Five extremes every parent should avoid

leavingonajetplane
Nathaniel and I just minutes before boarding a ship bound for Cebu.

When I started writing this article, I have in mind about the issues every parent has to deal with on a daily basis raising a child and that there is no method that will guarantee you will be the best parent. Some parents resort to extremism, in their desperate attempt to only make the best for their child, without themselves knowing it.

It has only been just a little over three years ago when I first became a father to a son, but all I know as what the experience has taught me about parenthood as something you will have to patiently deal with, sacrifice a lot, and grow up for. As a parent, you have to make sure you don’t fall in the category to any of these five extremes:

PARENTS WHO ARE PERMISSIVE

When a parent starts bending to the wishes of his or her child and the child shows he or she is in control of everything, then discipline becomes a major issue to deal with for that matter. Here, the child behaves the way he likes and never learning to control his own behavior. This state of a parent’s losing control to his or her child’s behavior, in the long run, will leave him or her feeling embarrassed.

I sometimes fall in this category. But I’m working towards making it right for me and my three-year-old son. Nathaniel has, sometimes, caused my nerves to fray. And there are times when I have chosen to stay at home rather than hassle him in public.

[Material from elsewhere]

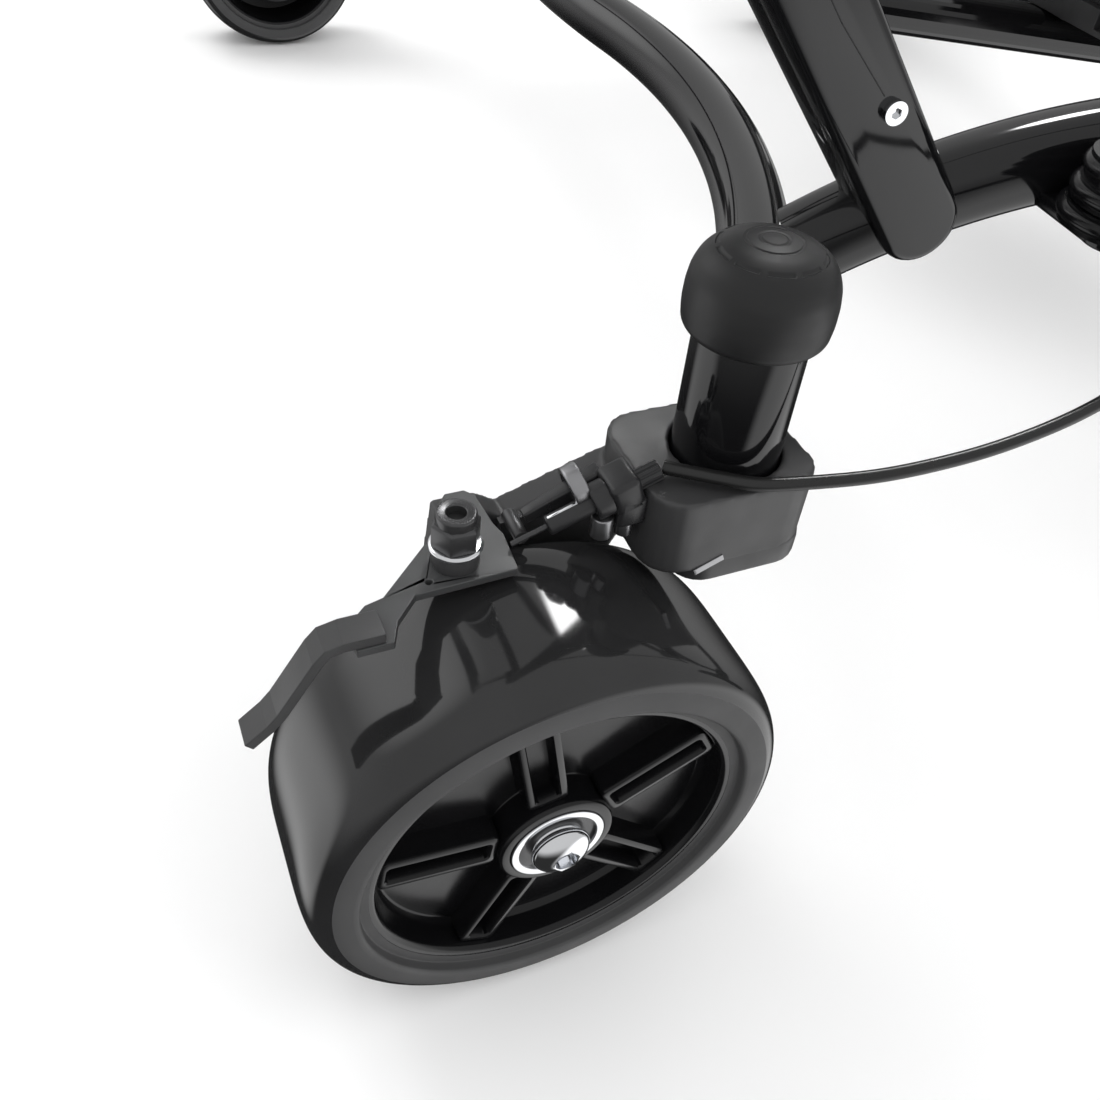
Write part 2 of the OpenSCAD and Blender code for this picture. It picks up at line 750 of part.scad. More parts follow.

What I have learned from this experience, though, was that it is wrong to assume that you are helping your child by letting him do as he pleases. It is a parent’s duty to possess the strength of character for the moral decisions that should be made on a daily basis. I was happy to see the changes and improvement in Nathaniel’s behavior after working out on it.

THE AUTHORITATIVE ONES

This is where most parents fail to see about the role of parenthood: to assume that it is their duty to exercise full control, dictate, and command their children. The parents who fall under this category are imposing strict rules to totally dominate their children. But applying too much pressure on your child will have negative implications, too.

Studies have shown that children under authoritarian rule of parents found it difficult to learn to make decisions on their own. It was also found out that severe discipline among children will result to their being disobedient, quarrelsome, rebellious, troublemakers at school, and nervous and quick-tempered.

PARENTS WHO ARE POSSESSIVE

When you, as a parent, failed to allow your kids to take reasonable risks or to do the things by themselves, then you’re depriving your children their rights to natural way of growing up and development. Parents who fall under this category, more often than not, think that they’re doing such things out of their love and concern for their children. They failed to recognize the fact that by doing the things to keep their children as close to them as possible, they’re making them totally dependent on them in the process as well.

One of the parents’ obligations is to train their children to face life strongly and courageously. Possessiveness could be a sign of weakness, and it often springs from fear of rejection. A possessive parent may feel unreasonably guilty for the rejection he or she feels towards his or her child.

PARENTS WHO ARE INDIFFERENT

The opposite of love isn’t hate but indifference. Indifferent parents just don’t care everything for and about their children. But it involves, for the most part, total neglect of a child, cruelty and abandonment.

Children need emotional satisfaction, aside from the nourishment they’re going to receive from foods, to survive. When children suffer emotional starvation, they will die a slow death which is just as dangerous and effective as when they’re suffering from physical starvation.

PARENTS WHO ARE OPPOSITE EXTREMES

Parents who fall under this category differ in their approach, methods, temperament, styles, and response in disciplining their children. However, these differences could be easily dealt with by simply working together as a team. It is advisable not to allow your children seeing both of you disagreeing over how they should be handled.

And when it comes to raising children or to discipline them, it must be done or executed in the atmosphere of love. But even with love and punishment, balance is necessary. I hope this article on the five extremes every parent should avoid was able to help in anyway.